Wilsher v Essex Area Health Authority [1988] AC 1074

Claimant always holds the burden of proving likely causation


An infant was delivered prematurely and shortly after was administered oxygen by a junior doctor, accidentally providing too much. The baby was later diagnosed with a retinal condition, which severely limited his sight. Five potential causes or factors were identified to explain the condition, four relating to his premature birth and the fifth being the junior doctor’s actions.  


Whether the health authority for which the junior doctor worked could be held liable for his actions where it could not be definitively stated what the chief cause of the injury was. Moreover, should a junior doctor be held to the same professional standards as a fully qualified doctor. Further, should the burden of proof regarding the potential relationship between the negligent actions and the injuries fall to the claimant or the defendant.
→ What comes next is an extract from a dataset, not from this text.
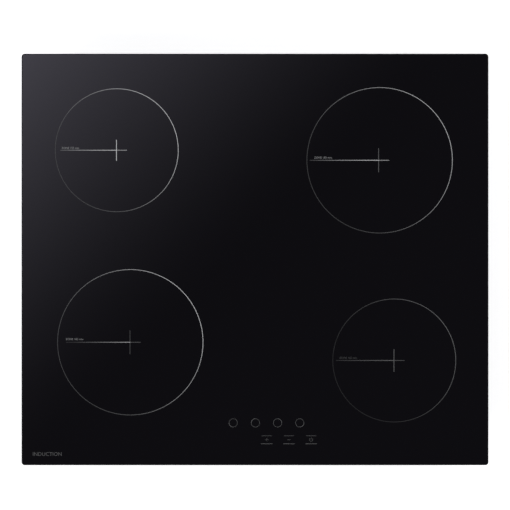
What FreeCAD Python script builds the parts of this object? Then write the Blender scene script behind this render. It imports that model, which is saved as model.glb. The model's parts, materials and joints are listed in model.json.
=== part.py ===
import FreeCAD, Part
import math
import os
import re

import Sketcher

# A built-in induction hob with four cooking zones, for a 560 x 490 mm worktop cut-out.
# Frame: +Z up, +Y towards the back of the worktop, +X to the cook's right. The origin is the
# middle of the base's underside. All sizes are in millimetres.

SIZES = (
    # glass plate and what it is bonded to
    ("glass_width", 590),
    ("glass_depth", 520),
    ("glass_thick", 4),
    ("glass_corner", 4),
    ("glass_edge", 1.2),
    ("seal_inset", 2),
    ("seal_wide", 9),
    ("seal_thick", 3),
    ("bead_thick", 1),
    ("bead_wide", 4.4),
    ("bead_inset", 0.8),
    ("frame_sheet", 1),
    ("frame_leg", 6.2),
    ("frame_drop", 14),
    ("frame_gap", 0.15),
    # base tray
    ("box_width", 552),
    ("box_depth", 482),
    ("box_height", 54),
    ("steel", 0.8),
    ("bend", 2.4),
    ("ledge_wide", 36),
    ("ledge_lift", 24),
    ("boss_radius", 4),
    ("board_lift", 8),
    ("vent_wide", 3.2),
    ("vent_tall", 22),
    ("vent_low", 7),
    ("vent_pitch", 8),
    ("vent_middle", 130),
    ("side_vent_tall", 11),
    ("side_vent_middle", 50),
    ("inlet_slot", 3),
    # side screws
    ("screw_radius", 1.75),
    ("screw_fit", 0.1),
    ("screw_head", 3.5),
    ("screw_head_tall", 1.8),
    ("screw_long", 6),
    ("screw_drop", 7),
    ("screw_outer_x", 225),
    ("screw_inner_x", 140),
    ("screw_side_y", 190),
    # coil tray
    ("tray_sheet", 1.2),
    ("tray_top", 34.2),
    ("tray_gap", 0.4),
    ("lead_slot_long", 24),
    ("lead_slot_wide", 5),
    # coil units: the two large ones, then the two small ones
    ("big_coil", 90),
    ("small_coil", 75),
    ("pad_thick", 3),
    ("pad_hole", 9),
    ("wire", 3.4),
    ("wire_gap", 0.2),
    ("winding_edge", 5),
    ("winding_hole", 20),
    ("carrier_floor", 1.5),
    ("rim_thick", 2),
    ("rim_deep", 9.5),
    ("hub_outer", 13),
    ("hub_inner", 10),
    ("hub_deep", 9),
    ("hub_hole", 5.4),
    ("ferrite_thick", 5),
    ("ferrite_wide", 12),
    ("ferrite_start", 22),
    ("ferrite_end", 8),
    ("leg_inset", 30),
    ("barb_gap", 0.5),
    ("leg_radius", 3),
    ("leg_fit", 0.4),
    ("leg_reach", 3.5),
    ("barb", 1),
    ("seat_radius", 6.6),
    ("seat_deep", 4.9),
    ("travel", 3),
    ("leg_clear", 0.7),
    ("spring_wire", 0.9),
    ("spring_mean", 4.9),
    ("spring_turns", 4),
    ("sensor_radius", 7),
    ("sensor_cap", 2.4),
    # where the four zones are
    ("rear_left_x", -174.6),
    ("rear_left_y", 137.9),
    ("front_left_x", -157.5),
    ("front_left_y", -104.6),
    ("rear_right_x", 157.4),
    ("rear_right_y", 125.2),
    ("front_right_x", 175.9),
    ("front_right_y", -127.6),
    # radial fans
    ("fan_x", 82),
    ("fan_y", 165),
    ("fan_radius", 44),
    ("fan_wall", 2),
    ("fan_headroom", 4.2),
    ("fan_lip", 11),
    ("fan_duct_wide", 40),
    ("fan_duct_long", 64),
    ("rotor_side", 3),
    ("rotor_ends", 2.2),
    ("rotor_gap", 1.4),
    ("blade_count", 30),
    ("blade_long", 10),
    ("blade_thick", 1),
    ("blade_lean", 35),
    ("cup_radius", 15),
    ("shaft_radius", 1.5),
    ("shaft_fit", 0.05),
    ("stator_radius", 11.5),
    # power boards and what they carry
    ("board_inner_x", 40),
    ("board_width", 175),
    ("board_front_y", -125),
    ("board_depth", 222),
    ("board_thick", 1.6),
    ("sink_inner_x", 44),
    ("sink_wide", 34),
    ("sink_front_y", -105),
    ("sink_long", 190),
    ("sink_base", 4),
    ("sink_tall", 17.5),
    ("fin_thick", 1.4),
    ("fin_count", 8),
    ("device_thick", 5),
    ("device_wide", 15.6),
    ("device_tall", 13.5),
    ("device_lift", 2.4),
    ("capacitor_long", 31),
    ("capacitor_wide", 18),
    ("part_clear", 0.7),
    ("choke_radius", 19),
    ("choke_hole", 8.5),
    ("choke_tall", 13),
    ("filter_x", -233),
    ("filter_y", 112),
    ("filter_width", 96),
    ("filter_depth", 116),
    # mains terminal box
    ("box_x", 152),
    ("box_y", 174),
    ("term_width", 80),
    ("term_depth", 62),
    ("term_wall", 2),
    ("lid_gap", 0.4),
    ("lid_thick", 1.6),
    ("lid_lift", 0.2),
    ("lid_barrel", 1.8),
    ("lid_pin", 1),
    ("lid_rib", 2),
    ("pin_fit", 0.06),
    ("block_wide", 60),
    ("block_deep", 24),
    ("block_gap", 7),
    ("entry_x", 192),
    ("entry_z", 12),
    ("entry_wide", 24),
    ("entry_tall", 13),
    ("entry_wall", 2),
    ("entry_lip", 3),
    # touch control
    ("key_pitch", 28),
    ("key_x", 14.5),
    ("upper_key_y", -206.4),
    ("lower_key_y", -227.7),
    ("lower_key_x", 42.9),
    ("touch_width", 150),
    ("touch_x", -53),
    ("touch_y", -238),
    ("touch_depth", 48),
    ("touch_wall", 1.5),
    ("touch_drop", 12),
    ("touch_stand", 4),
    ("touch_tall", 11.5),
    ("touch_post", 4),
    ("touch_spring", 5.1),
    ("touch_wire", 0.5),
    ("digit_wide", 4.4),
    ("digit_deep", 6.8),
    ("digit_tall", 6),
    ("ribbon_wide", 14),
    ("ribbon_thick", 1),
    ("ribbon_x", 50),
    ("ribbon_y", -200),
    ("ribbon_z", 13),
    ("ribbon_bend", 9),
    ("socket_deep", 8),
    ("socket_tall", 7),
    # worktop clamps
    ("clamp_y", 172),
    ("clamp_low", 6),
    ("clamp_sheet", 2),
    ("clamp_wide", 18),
    ("clamp_flat", 12),
    ("clamp_long", 34),
    ("clamp_crank", 6),
    ("bolt_radius", 2.5),
    ("bolt_fit", 0.06),
    ("bolt_head", 4.8),
    ("bolt_head_tall", 3.4),
    ("bolt_end", 30),
    ("nut_radius", 5),
    ("nut_tall", 4),
)
SIZE_NAMES = {name for name, value in SIZES}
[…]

At first instance the Court found the defendant, Essex Area Health Authority, liable for the infant’s injuries, citing McGhee v National Coal Board [1973] 1 WLR 1 as laying down the precedent that where there existed a plurality of possible causes, the burden fell to the defendant to prove that their actions had not been the but for or material cause of the injury.

The House of Lords subsequently allowed the defendant’s appeal and overturned the first instance judgment stating that whilst the health authority could be held liable for the junior doctor’s actions as junior doctors owed the same duty of care as a fully qualified doctor, the case of McGhee had been wrongly interpreted at first instance; regardless of the number of potential causes of injury, it always falls to the claimant to establish the likelihood of causation.